For the new political party of former Prime Minister Georgievski, the VMRO-Narodna, such arguments do not hold water. When the relatives of the detained high-ranking police officials began setting up roadblocks outside the Skopje courthouse and the parliament in late December, the VMRO-Narodna followed the PEN center in its demand for a new amnesty law (see "RFE/RL Newsline," 4 January 2005). The VMRO-Narodna argues that only members of the UCK have benefited from the 2002 amnesty, while members of the Macedonian Army and police can still be prosecuted.
At present, it is unclear which political parties will support the VMRO-Narodna's draft amnesty law. Janevska said that the opposition VMRO-DPMNE, the Democratic Party of the Albanians (PDSH), the ethnic Albanian Party for Democratic Prosperity (PPD), and the Liberal Party will support it. There are conflicting reports as to whether the governing Social Democrats (SDSM) or the ethnic Albanian Democratic Union for Integration (BDI) will back the proposal.
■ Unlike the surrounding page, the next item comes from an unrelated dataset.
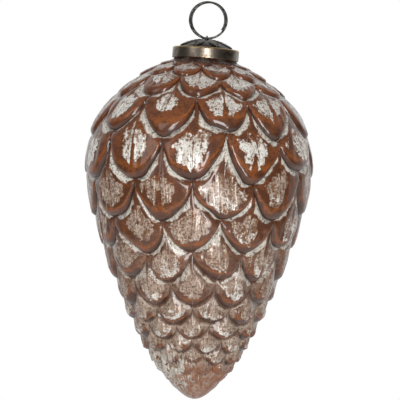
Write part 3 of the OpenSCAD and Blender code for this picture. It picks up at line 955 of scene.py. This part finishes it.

In the meantime, legal experts argue that granting a new amnesty could open the door for endless calls for yet further amnesties. Nazim Maliqi, who is a law professor at Skopje University, told RFE/RL's Macedonian broadcasters on 10 January that "the best thing would be for those who propose the new amnesty law to take a look at the questions [presented to Macedonia by the EU], especially the questions pertaining to the country's judiciary." (Ulrich Buechsenschuetz, firstname.lastname@example.org)QUOTATION OF THE WEEK:
"It is necessary for all citizens to see Kosovo as their country, including the Serb community. We all want Serbs to see Kosovo as their home and Prishtina as their capital." -- OSCE Chairman Dimitrij Rupel, who is also Slovenia's foreign minister. Quoted by RFE/RL's South Slavic and Albanian Languages Service in Prishtina on 11 January.